The file requirements.txt will now contain the list of packages installed in your virtual environment with their exact versions. When publishing your experiments it can be a good idea to share this file which other can install in their own virtual environments like so:

$ python -m pip install -r requirements.txt

Your virtual environment and the new one installed from the same requirements.txt should now be identical and thus should replicate the experiment setup as closely as possible.

Anaconda, Miniconda & Conda

You can install many python and non-python packages yourself using conda or especially for bioinformatics software bioconda.

Conda enables you to easily install complex packages and software. Creating multiple enviroments enables you to have installations of the same software in different versions or incompatible software collections at once. You can easily share a list of the installed packages with collaborators or colleagues, so they can setup the same eniviroment in a matter of minutes.

Setup

First you load the miniconda module which is like a python and r package manager. Conda makes it easy to have multiple environments for example one python2 and one python3 based parallel to each other without interfering.

Load conda module

Start by removing all preloaded modules which can complicate things. We then display all installed version and load the newest Miniconda one (4.6.14):

$ ml purge
$ ml avail conda
$ ml Miniconda3/4.6.14

Setup conda activate command

To use conda activate interactively you have to initialise your shell once with:

$ conda init bash

Add channels

To install packages we first have to add the package repository to conda (we only have to do this once). This is the place conda will download the packages from.

$ conda config --add channels defaults
$ conda config --add channels conda-forge

If you want install bioinformatics packages you should also add the bioconda channel:

$ conda config --add channels bioconda

Supress unneccessary warnings

To suppress the warning that a newer version of conda exists which is usually not important for most users and will be fixed by us by installing a new module:

$ conda config --set notify_outdated_conda false

Create new environment

New environments are initialised with the conda create. During the creation you should list all the packages and software that should be installed in this environment instead of creating an empty one and installing them one by one. This makes the installation much faster and there is less chance for conda to get stuck in a dependency loop.

$ conda create --name ENVIRONMENT python=3 SOMESOFTWARE MORESOFTWARE

If you are planning on adding many libraries to your environment, you should consider placing it in a directory other than your $HOME, due to the storage restrictions on that folder. One alternative could be to use the Project area, please check out Storage areas on HPC clusters for other alternatives. To install conda in an alternative location, use the --prefix PATH or -p PATH option when creating a new environment.
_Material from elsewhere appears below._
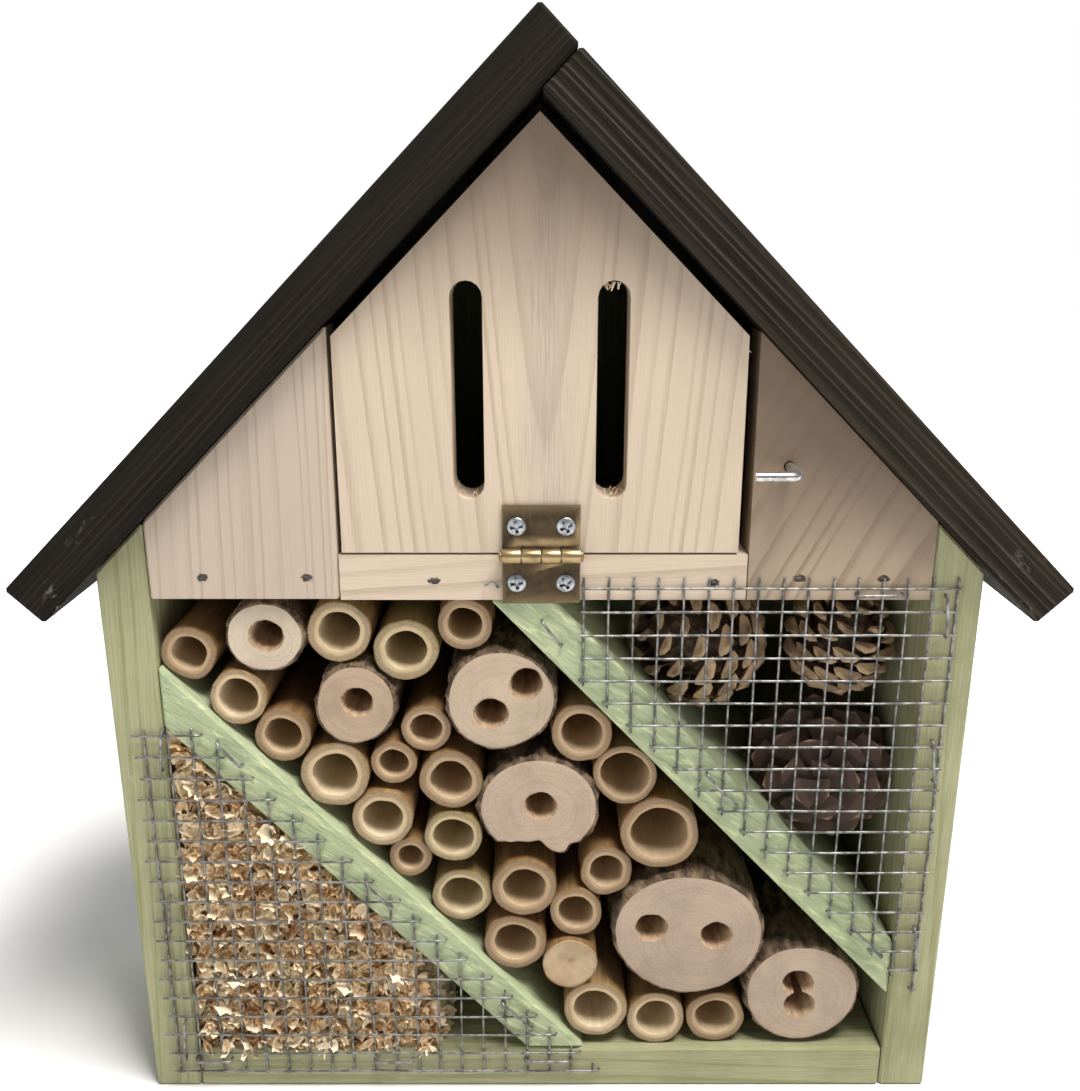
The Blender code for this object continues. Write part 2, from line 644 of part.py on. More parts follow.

conda create -p PATH SOMEPACKAGES

This enables multiple users of a project to share the conda environment by installing it into their project folder instead of the user’s home.

Daily usage

Interactively

To load this environment you have to use the following commands either on the command line or in your job script:

$ ml purge
$ ml Miniconda3/4.6.14 # Replace with the version available on the system
$ conda activate ENVIRONMENT

Then you can use all software as usual.

To deactivate the current environment:

$ conda deactivate

If you need to install additional software or packages, we can search for it with:

$ conda search SOMESOFTWARE

and install it with:

$ conda install -n ENVIRONMENT SOMESOFTWARE

If the python package you are looking for is not available in conda you can use pip like usually from within a conda environment to install additional python packages:

$ pip install SOMEPACKAGE

To update a single package with conda:

$ conda update -n ENVIRONMENT SOMESOFTWARE

or to update all packages:

$ conda update -n ENVIRONMENT --all

In batch/job scripts

To be able to use this environment in a batch script (job script), you will need to include the following in your batch script, before calling the python program:

# load the Anaconda3
module load Anaconda3/2019.03

# Set the ${PS1} (needed in the source of the Anaconda environment)
export PS1=\$

# Source the conda environment setup
# The variable ${EBROOTANACONDA3} or ${EBROOTMINICONDA3}
# So use one of the following lines
# comes with the module load command
# source ${EBROOTANACONDA3}/etc/profile.d/conda.sh
source ${EBROOTMINICONDA3}/etc/profile.d/conda.sh

# Deactivate any spill-over environment from the login node
conda deactivate &>/dev/null

# Activate the environment by using the full path (not name)
# to the environment. The full path is listed if you do
# conda info --envs at the command prompt.
conda activate PATH_TO_ENVIRONMENT

# Execute the python program
python pdexample.py

Share your environment

Share with project members on the same machine

By creating conda environments in your project folder (conda create -p /cluster/projects/nnXXXXk/conda/ENVIROMENT) all your colleagues that are also member of that project have access to the environment and can load it with:

$ conda activate /cluster/projects/nnXXXXk/conda/ENVIROMENT

Export your package list

To export a list of all packages/programs installed with conda in a certain environment (in this case “ENVIRONMENT”):

$ conda list --explicit --name ENVIRONMENT > package-list.txt

To setup a new environment (let’s call it “newpython”) from an exported package list:

$ conda create --name newpython --file package-list.txt

Additional Conda information

Cheatsheet and built-in help

See this cheatsheet for an overview over the most important conda commands.

In case you get confused by the conda commands and command line options you can get help by adding --help to any conda command or have a look at the conda documentation.

Miniconda vs. Anaconda

Both Miniconda and Anaconda are distributions of the conda repository management system. But while Miniconda brings just the management system (the conda command), Anaconda comes with a lot of built-in packages.

Both are installed on Stallo but we advise the use of Miniconda. By explicitly installing packages into your own environment the chance for unwanted effects and errors due to wrong or incompatible versions is reduced. Also you can be sure that everything that happens with your setup is controlled by yourself.